EXERCISE DESCRIPTION: From the entries that follow, pick out all lines holding "object".

* BEGIN GIVEN DATA *

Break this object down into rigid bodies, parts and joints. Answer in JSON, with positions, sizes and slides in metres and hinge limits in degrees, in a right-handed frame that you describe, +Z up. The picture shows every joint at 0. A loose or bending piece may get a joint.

* END GIVEN DATA *
* BEGIN GIVEN DATA *

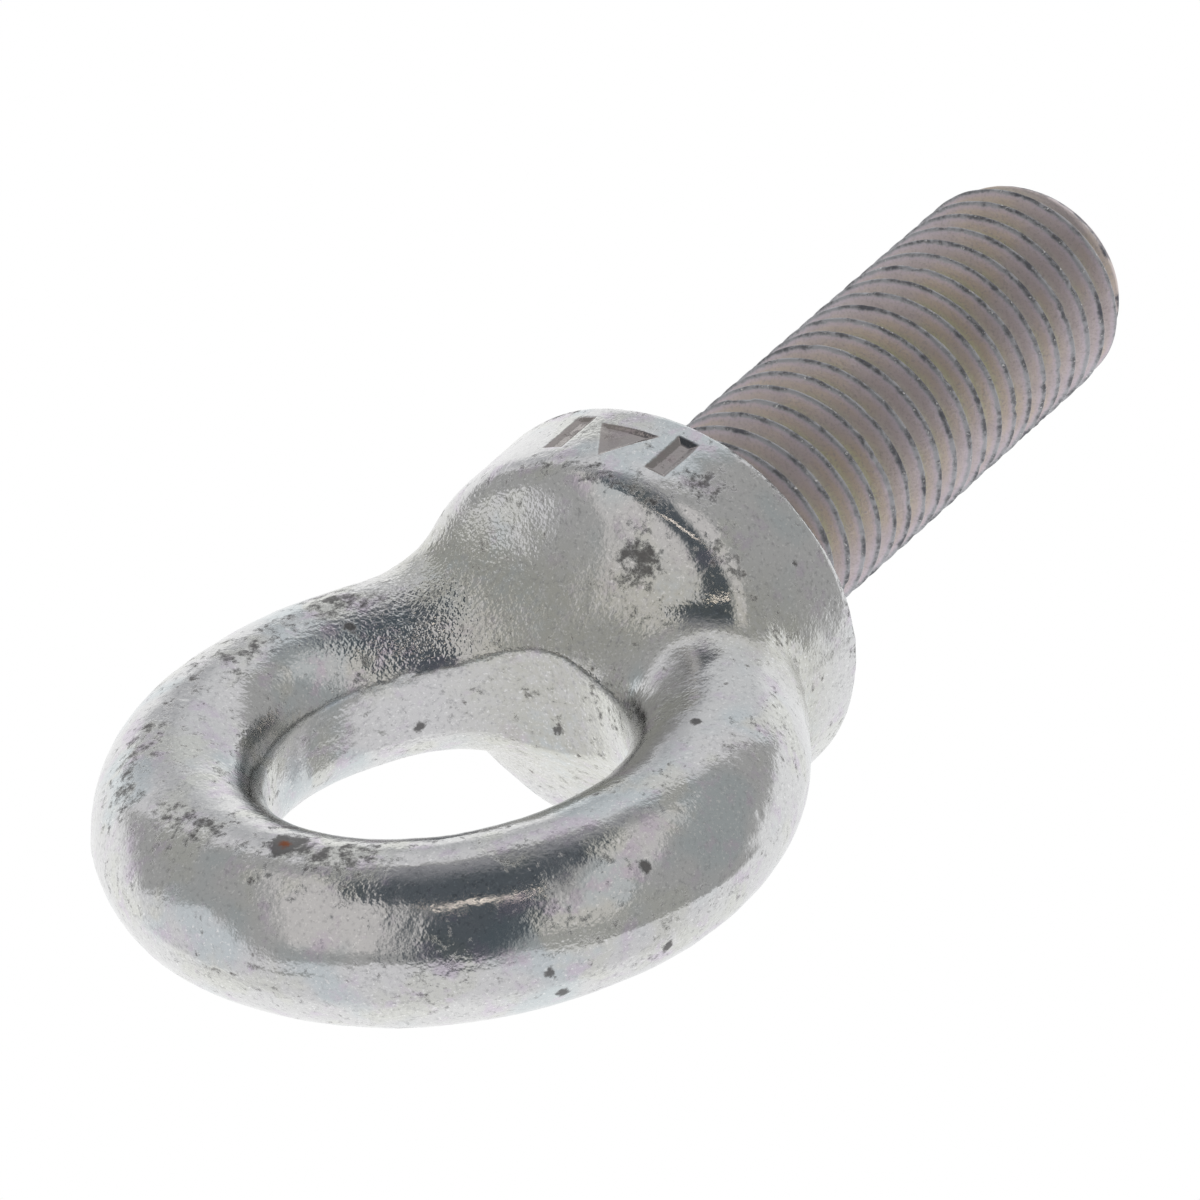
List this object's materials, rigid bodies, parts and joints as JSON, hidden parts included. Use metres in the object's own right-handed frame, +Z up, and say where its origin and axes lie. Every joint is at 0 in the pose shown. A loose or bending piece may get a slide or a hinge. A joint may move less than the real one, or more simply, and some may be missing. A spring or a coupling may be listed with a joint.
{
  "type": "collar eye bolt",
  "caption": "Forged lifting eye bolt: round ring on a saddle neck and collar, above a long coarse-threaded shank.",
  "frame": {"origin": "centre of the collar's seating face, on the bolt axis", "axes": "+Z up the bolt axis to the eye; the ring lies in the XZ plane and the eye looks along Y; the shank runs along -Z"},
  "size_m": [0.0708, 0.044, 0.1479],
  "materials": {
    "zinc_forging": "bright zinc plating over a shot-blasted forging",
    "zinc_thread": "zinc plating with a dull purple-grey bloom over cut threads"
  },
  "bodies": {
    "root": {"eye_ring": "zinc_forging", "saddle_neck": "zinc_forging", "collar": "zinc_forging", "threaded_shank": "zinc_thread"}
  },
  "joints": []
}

* END GIVEN DATA *
* BEGIN GIVEN DATA *

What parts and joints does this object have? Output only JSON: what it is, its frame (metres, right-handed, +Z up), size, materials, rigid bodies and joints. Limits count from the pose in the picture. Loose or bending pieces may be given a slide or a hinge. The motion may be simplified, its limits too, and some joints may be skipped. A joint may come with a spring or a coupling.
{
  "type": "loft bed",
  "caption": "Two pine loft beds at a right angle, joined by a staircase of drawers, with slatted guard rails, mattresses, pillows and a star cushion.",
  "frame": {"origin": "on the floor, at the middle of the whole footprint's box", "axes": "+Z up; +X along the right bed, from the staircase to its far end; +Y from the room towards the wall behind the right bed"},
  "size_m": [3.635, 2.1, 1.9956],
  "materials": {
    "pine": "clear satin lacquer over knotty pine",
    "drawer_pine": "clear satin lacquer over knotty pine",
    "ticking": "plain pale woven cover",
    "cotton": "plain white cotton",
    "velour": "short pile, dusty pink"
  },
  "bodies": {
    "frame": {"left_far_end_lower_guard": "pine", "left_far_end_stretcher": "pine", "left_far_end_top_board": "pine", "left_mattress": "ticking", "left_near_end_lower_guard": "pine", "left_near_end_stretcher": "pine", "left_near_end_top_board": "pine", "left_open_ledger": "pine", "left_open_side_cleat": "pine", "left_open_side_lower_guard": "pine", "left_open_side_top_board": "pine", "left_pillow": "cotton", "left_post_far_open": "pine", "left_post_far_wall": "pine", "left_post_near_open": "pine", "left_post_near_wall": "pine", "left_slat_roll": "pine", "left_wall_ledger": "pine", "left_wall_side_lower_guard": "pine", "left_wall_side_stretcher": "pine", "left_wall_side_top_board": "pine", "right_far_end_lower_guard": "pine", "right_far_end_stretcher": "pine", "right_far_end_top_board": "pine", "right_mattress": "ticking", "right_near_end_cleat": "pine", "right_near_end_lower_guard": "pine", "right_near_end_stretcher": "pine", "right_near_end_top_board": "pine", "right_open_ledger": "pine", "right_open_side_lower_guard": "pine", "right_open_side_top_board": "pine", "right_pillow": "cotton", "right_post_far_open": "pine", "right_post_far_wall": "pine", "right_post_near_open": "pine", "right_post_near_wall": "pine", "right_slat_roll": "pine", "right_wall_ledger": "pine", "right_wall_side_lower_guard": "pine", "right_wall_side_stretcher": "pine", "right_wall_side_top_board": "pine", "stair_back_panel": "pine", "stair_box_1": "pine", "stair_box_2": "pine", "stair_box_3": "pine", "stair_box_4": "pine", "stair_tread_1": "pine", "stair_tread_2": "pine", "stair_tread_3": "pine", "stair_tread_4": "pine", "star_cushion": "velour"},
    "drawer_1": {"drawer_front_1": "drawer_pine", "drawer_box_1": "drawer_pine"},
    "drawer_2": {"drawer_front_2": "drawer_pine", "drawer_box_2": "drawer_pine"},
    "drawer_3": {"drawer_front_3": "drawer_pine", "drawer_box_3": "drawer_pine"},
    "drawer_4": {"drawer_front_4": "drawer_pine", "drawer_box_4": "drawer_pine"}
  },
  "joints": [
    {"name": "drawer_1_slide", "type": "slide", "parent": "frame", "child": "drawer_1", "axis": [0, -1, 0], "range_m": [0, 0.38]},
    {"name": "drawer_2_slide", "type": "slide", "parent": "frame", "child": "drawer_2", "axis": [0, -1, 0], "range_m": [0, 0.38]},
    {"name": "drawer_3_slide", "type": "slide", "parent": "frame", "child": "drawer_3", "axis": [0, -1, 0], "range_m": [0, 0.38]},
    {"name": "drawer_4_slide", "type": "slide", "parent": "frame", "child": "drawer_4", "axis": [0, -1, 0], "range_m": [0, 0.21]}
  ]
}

* END GIVEN DATA *

ANSWER BELOW:
Break this object down into rigid bodies, parts and joints. Answer in JSON, with positions, sizes and slides in metres and hinge limits in degrees, in a right-handed frame that you describe, +Z up. The picture shows every joint at 0. A loose or bending piece may get a joint.
List this object's materials, rigid bodies, parts and joints as JSON, hidden parts included. Use metres in the object's own right-handed frame, +Z up, and say where its origin and axes lie. Every joint is at 0 in the pose shown. A loose or bending piece may get a slide or a hinge. A joint may move less than the real one, or more simply, and some may be missing. A spring or a coupling may be listed with a joint.
What parts and joints does this object have? Output only JSON: what it is, its frame (metres, right-handed, +Z up), size, materials, rigid bodies and joints. Limits count from the pose in the picture. Loose or bending pieces may be given a slide or a hinge. The motion may be simplified, its limits too, and some joints may be skipped. A joint may come with a spring or a coupling.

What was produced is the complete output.